## EXERCISE TASK
Restate word for word the lines of the data below, from the first through the one that has "import math".

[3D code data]
━━━━━━━━━━━━━━━━━━━━━━━━━━━━━━
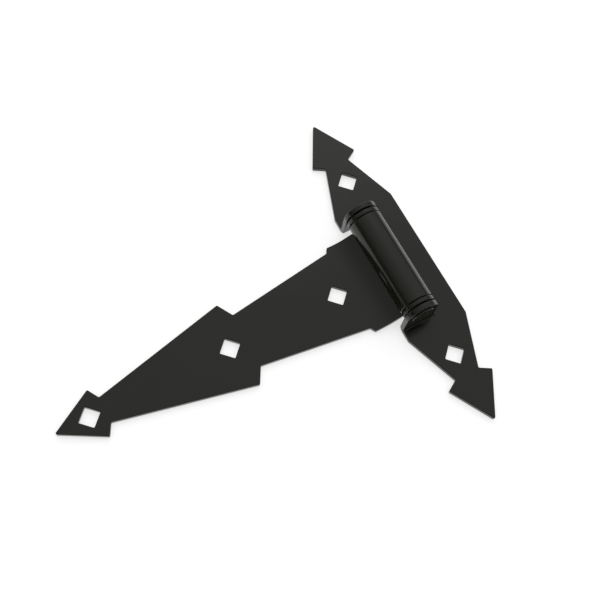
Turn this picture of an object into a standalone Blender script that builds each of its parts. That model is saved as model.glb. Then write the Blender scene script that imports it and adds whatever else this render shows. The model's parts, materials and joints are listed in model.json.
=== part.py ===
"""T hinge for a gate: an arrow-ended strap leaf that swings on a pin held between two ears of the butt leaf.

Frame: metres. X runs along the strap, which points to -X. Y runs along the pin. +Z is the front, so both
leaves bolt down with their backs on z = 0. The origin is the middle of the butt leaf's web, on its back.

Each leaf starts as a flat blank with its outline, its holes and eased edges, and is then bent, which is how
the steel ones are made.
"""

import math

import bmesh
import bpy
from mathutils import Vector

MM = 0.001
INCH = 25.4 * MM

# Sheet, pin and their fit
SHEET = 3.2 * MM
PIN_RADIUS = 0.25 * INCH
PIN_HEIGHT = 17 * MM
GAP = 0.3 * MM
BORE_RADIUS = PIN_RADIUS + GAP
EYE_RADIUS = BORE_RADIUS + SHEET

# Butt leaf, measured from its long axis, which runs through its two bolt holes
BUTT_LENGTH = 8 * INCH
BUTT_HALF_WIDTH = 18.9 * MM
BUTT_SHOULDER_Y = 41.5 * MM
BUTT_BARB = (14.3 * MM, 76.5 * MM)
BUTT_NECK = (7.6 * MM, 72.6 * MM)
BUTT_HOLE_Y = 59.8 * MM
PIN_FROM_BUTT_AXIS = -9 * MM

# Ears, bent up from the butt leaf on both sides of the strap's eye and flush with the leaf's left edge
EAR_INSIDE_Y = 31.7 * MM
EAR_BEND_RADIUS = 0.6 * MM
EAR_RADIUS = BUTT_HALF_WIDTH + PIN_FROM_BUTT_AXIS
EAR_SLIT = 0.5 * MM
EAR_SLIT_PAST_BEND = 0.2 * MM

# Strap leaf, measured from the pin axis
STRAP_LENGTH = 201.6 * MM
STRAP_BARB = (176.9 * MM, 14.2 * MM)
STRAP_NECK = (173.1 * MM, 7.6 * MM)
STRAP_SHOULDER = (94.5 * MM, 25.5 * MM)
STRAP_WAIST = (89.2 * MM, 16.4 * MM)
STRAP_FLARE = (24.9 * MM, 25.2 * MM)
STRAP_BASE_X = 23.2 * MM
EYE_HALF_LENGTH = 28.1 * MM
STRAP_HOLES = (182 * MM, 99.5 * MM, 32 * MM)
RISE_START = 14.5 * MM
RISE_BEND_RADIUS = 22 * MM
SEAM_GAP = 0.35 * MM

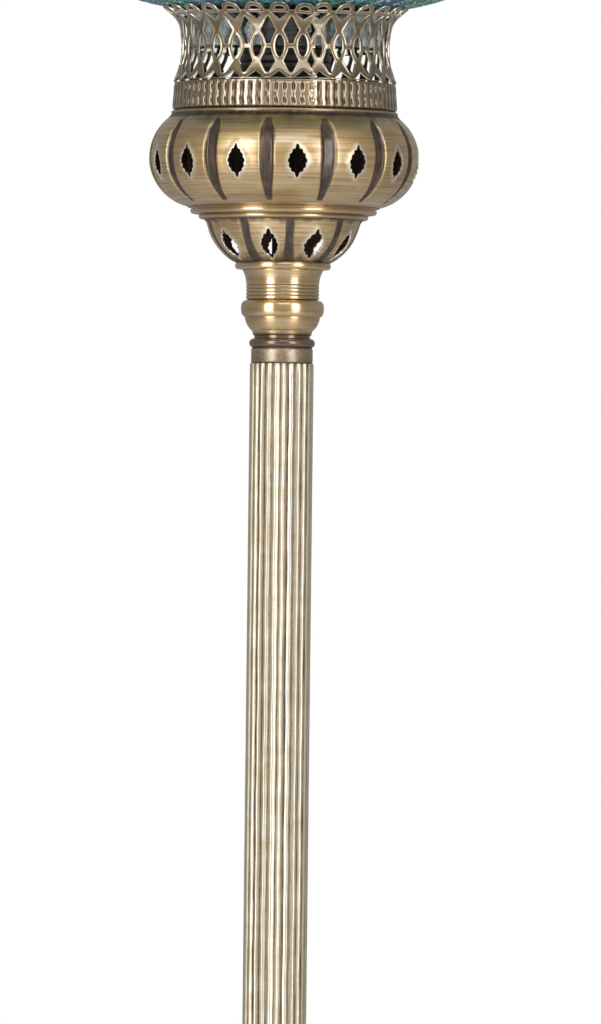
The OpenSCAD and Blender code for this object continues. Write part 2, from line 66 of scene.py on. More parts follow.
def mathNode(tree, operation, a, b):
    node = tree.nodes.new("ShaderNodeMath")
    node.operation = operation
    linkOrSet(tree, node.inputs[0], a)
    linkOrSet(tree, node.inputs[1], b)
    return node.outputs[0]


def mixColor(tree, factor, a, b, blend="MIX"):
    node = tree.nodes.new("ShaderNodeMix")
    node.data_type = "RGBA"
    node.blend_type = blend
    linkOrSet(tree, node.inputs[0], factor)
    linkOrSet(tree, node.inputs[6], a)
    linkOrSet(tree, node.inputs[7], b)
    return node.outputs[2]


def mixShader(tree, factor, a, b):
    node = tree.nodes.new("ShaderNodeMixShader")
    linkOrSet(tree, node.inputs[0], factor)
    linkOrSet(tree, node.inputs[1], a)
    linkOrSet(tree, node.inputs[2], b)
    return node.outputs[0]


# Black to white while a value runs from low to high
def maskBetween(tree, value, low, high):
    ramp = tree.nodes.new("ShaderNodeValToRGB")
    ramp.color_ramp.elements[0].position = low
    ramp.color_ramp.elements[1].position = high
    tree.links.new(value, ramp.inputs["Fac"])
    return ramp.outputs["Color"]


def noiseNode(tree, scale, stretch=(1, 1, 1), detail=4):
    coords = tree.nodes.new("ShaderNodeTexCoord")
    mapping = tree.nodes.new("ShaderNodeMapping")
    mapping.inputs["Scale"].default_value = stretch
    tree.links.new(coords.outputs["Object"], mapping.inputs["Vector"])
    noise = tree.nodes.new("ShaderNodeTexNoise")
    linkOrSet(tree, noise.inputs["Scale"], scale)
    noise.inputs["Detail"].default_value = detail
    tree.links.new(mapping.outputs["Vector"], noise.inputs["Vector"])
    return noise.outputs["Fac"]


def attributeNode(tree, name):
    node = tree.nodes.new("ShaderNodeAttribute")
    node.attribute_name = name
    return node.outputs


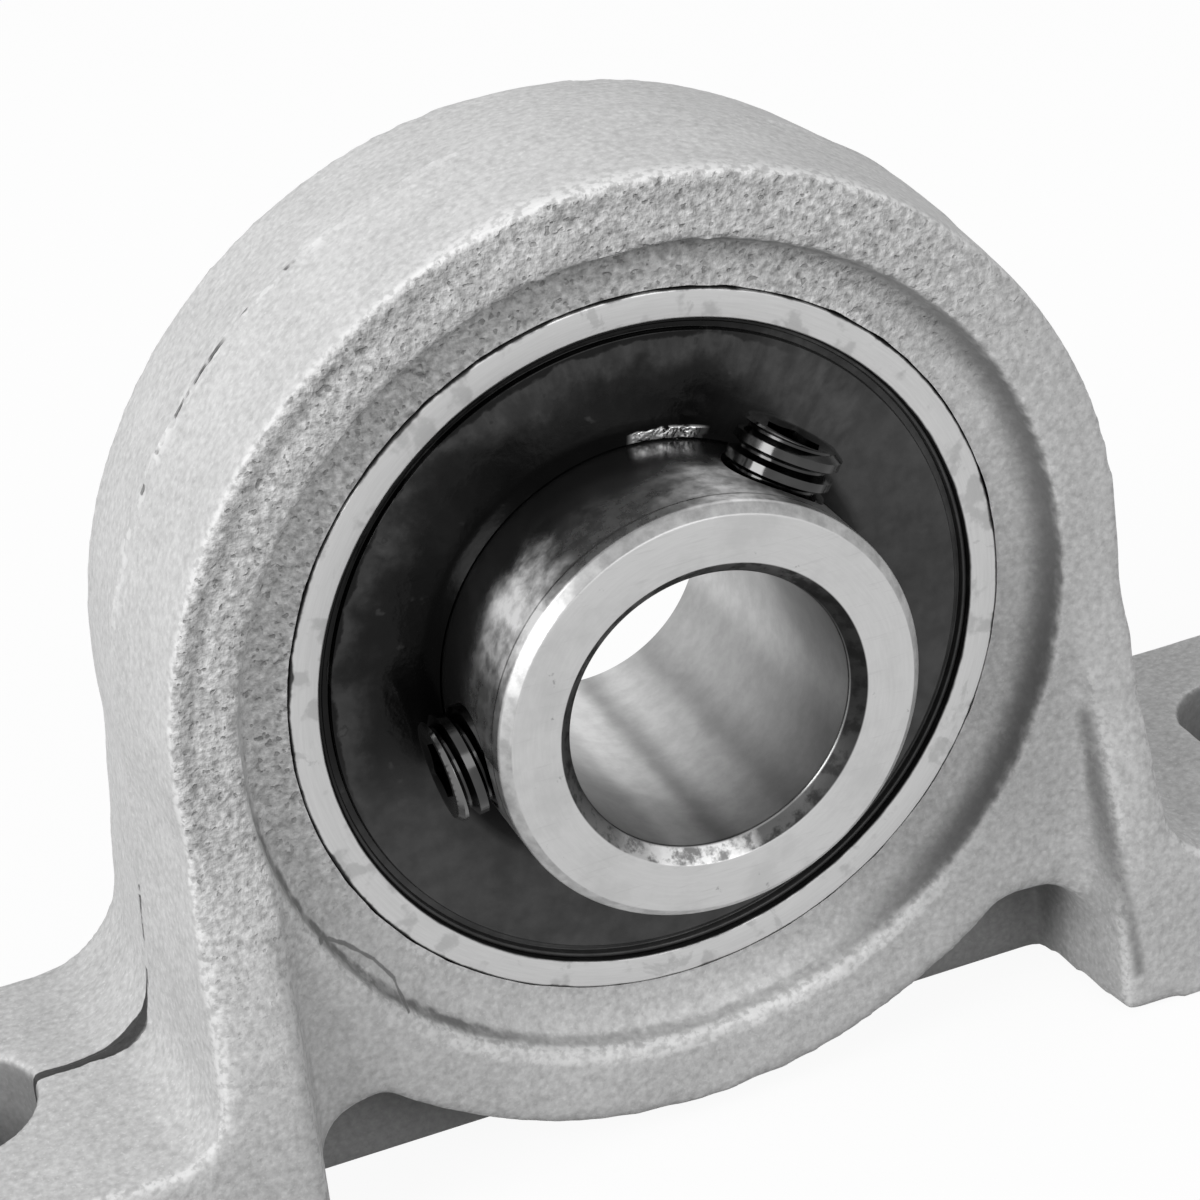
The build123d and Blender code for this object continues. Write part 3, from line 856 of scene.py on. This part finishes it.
━━━━━━━━━━━━━━━━━━━━━━━━━━━━━━
## CORRECT RESULT
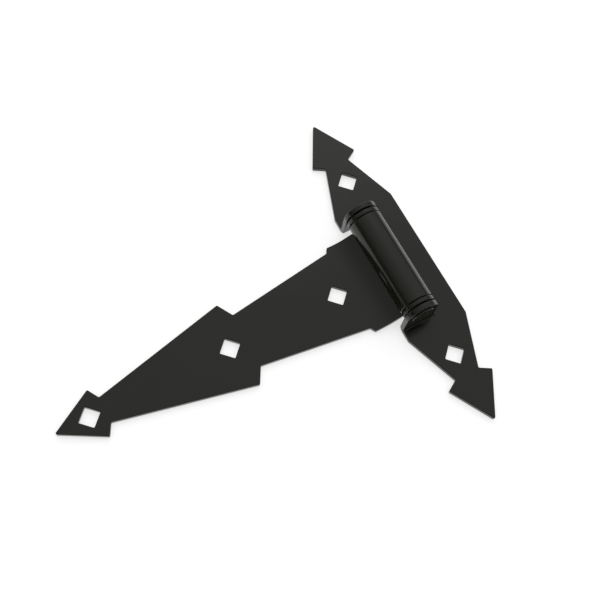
Turn this picture of an object into a standalone Blender script that builds each of its parts. That model is saved as model.glb. Then write the Blender scene script that imports it and adds whatever else this render shows. The model's parts, materials and joints are listed in model.json.
=== part.py ===
"""T hinge for a gate: an arrow-ended strap leaf that swings on a pin held between two ears of the butt leaf.

Frame: metres. X runs along the strap, which points to -X. Y runs along the pin. +Z is the front, so both
leaves bolt down with their backs on z = 0. The origin is the middle of the butt leaf's web, on its back.

Each leaf starts as a flat blank with its outline, its holes and eased edges, and is then bent, which is how
the steel ones are made.
"""

import math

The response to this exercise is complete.